Les Gilets jaunes veulent seulement continuer à exister. Eux seuls n'auraient pas ce droit ? Chacune des minorités de ce pays tyrannise la société pour un oui ou pour un non, et le peuple français dans son immense majorité n'aurait pas le droit de simplement subsister, alors qu'il ferme sa gueule depuis quarante ans, tétanisé par les fêlés qui théorisent un nouveau monde auquel il ne comprend rien ? C'est bien le sens profond de ce mouvement qui est un mouvement de fond : est-ce que nous, peuple français, avons encore le droit de persister dans notre être en ce pays qui naguère était le nôtre ? Je constate une chose : moins on demande et moins on obtient. Ceux qui gueulent très fort et emmerdent le monde à longueur d'année – féministes, LGBT, minorités diverses, casseurs – obtiennent à peu près tout ce qu'ils veulent. Les Gilets jaunes ont fini par entendre la leçon, et sortent de l'ombre.
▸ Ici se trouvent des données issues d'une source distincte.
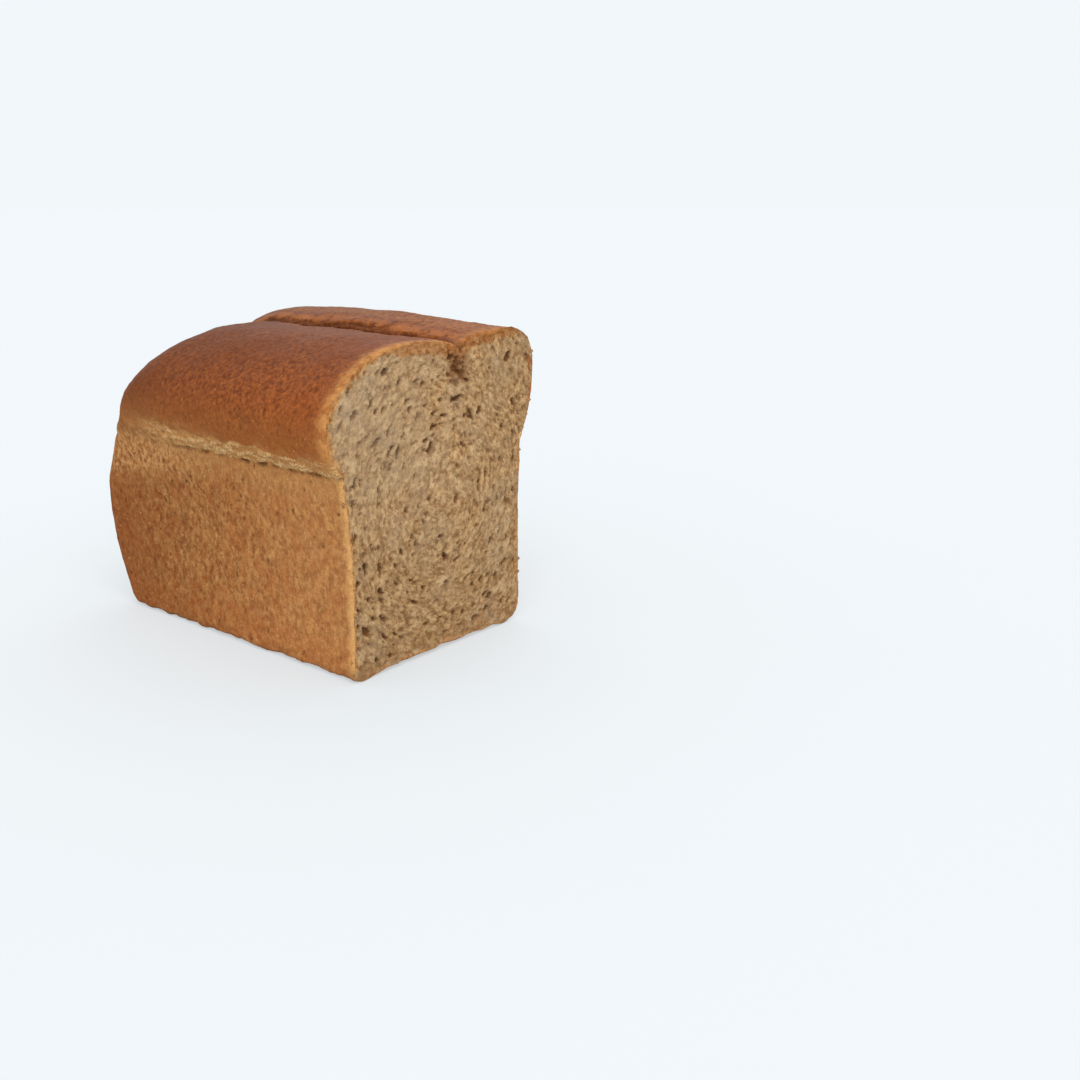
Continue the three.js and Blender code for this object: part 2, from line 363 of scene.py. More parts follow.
def crust_relief(skin):
    """Torn flakes above the rim, the crease's broken lips, a lumpy foot, and an uneven crust."""
    tree, shape, place = new_relief("Crust relief")
    x, _, z = split(tree, place)
    band, flakes, gap = rim_tear(tree, place)
    curl = total(tree, 0.7, product(tree, swing(tree, place, 1.6, 2), 1.1))
    torn = total(tree, product(tree, flakes, curl), product(tree, band, -0.45), product(tree, gap, -1.1))
    lips, opened = crease_tear(tree, place)
    under_rim = step(tree, z, RIM_HEIGHT - 9, RIM_HEIGHT - 1)
    over_rim = step(tree, z, RIM_HEIGHT + 7, RIM_HEIGHT)
    rounded = product(tree, step(tree, x, HEEL_X + 50, HEEL_X + 10), under_rim, over_rim, 0.9)
    foot = product(tree, step(tree, z, 9, 1), swing(tree, place, 8, 3), 1.9)
    lumps = product(tree, swing(tree, place, 11, 2), 0.6)
    away, luck, _ = cells(tree, times(tree, place, (1, 1, 0.75)), 5.6)
    pitted = product(tree, step(tree, away, 0.9, 0.3), step(tree, luck, 0.6, 0.8))
    pitted = product(tree, pitted, step(tree, z, 110, 70), -0.45)
    grain = product(tree, swing(tree, times(tree, place, (1, 1, 0.8)), 2.6, 3), 0.26)
    raised = total(tree, torn, lips, rounded, foot, lumps, pitted, grain)
    raised = less(tree, less(tree, raised, opened), worn_edge(tree, place))
    pit = product(tree, pitted, -2.0)
    shape = kept(tree, shape, {"band": band, "flakes": flakes, "gap": gap, "pit": pit, "split": opened})
    along, across, upward = split(tree, add_node(tree, "GeometryNodeInputNormal").outputs[0])
    along = product(tree, along, step(tree, x, CUT_X, CUT_X - 3))
    outward = joined(tree, along, across, upward)
    off_table = step(tree, z, 0.02, 1.2)
    shape = moved(tree, shape, scaled(tree, outward, product(tree, raised, off_table)))
    apply_relief(skin, tree, shape)


def pore_layer(tree, place, drawn, size, share, width, depth):
    """Scattered pores drawn out along the ovals: how hollow the crumb is, in millimetres."""
    away, luck, other = cells(tree, swirl_place(tree, place, drawn), size)
    edge = step(tree, luck, 1 - share, 1.0, 0.0, width)
    inside = step(tree, less(tree, edge, away), 0.0, width * 0.5)
    return product(tree, inside, step(tree, other, 0, 1, depth * 0.4, depth))


def felt_pores(tree, place, wobble, solid):
    """The large pores of the solid, felt for from just outside the cut."""
    _, y, z = split(tree, place)
    start = joined(tree, CUT_X + 1, y, z)
    start = scaled(tree, summed(tree, start, scaled(tree, wobble, 0.8)), MM)
    solid_shape = add_node(tree, "GeometryNodeObjectInfo", {0: solid}).outputs["Geometry"]
    feel = {"Target Geometry": solid_shape, "Source Position": start, "Ray Direction": (-1, 0, 0)}
    hit = add_node(tree, "GeometryNodeRaycast", feel)
    felt = less(tree, math_of(tree, "DIVIDE", hit.outputs["Hit Distance"], MM), 1.0)
    return product(tree, step(tree, felt, 0.15, 3.4, 0, 3.4), hit.outputs["Is Hit"])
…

Mais comme ils sont beaucoup plus nombreux que ces fameuses minorités, ça fait beaucoup plus de bruit, évidement, et ça effraie, car le mouvement une fois mis en branle, il semble difficile à arrêter. Pour ma part, je m'en réjouis. C'est – enfin – le retour à un ordre des choses normal, en démocratie. La majorité veut se faire entendre comme ce qu'elle est, la majorité – pour combien de temps, ça c'est une autre question… 

La transcendance et les bonnes manières sont remises à une date ultérieure, car la vie est courte. Les Gilets jaunes, c'est ça qu'ils voient : leur vie est courte, et elle n'a pas encore commencé. Ils s'impatientent, et je comprends cette impatience. Et puis, merde, ils sont détestés de BHL et de Kassovitz, et ça, ça compte double.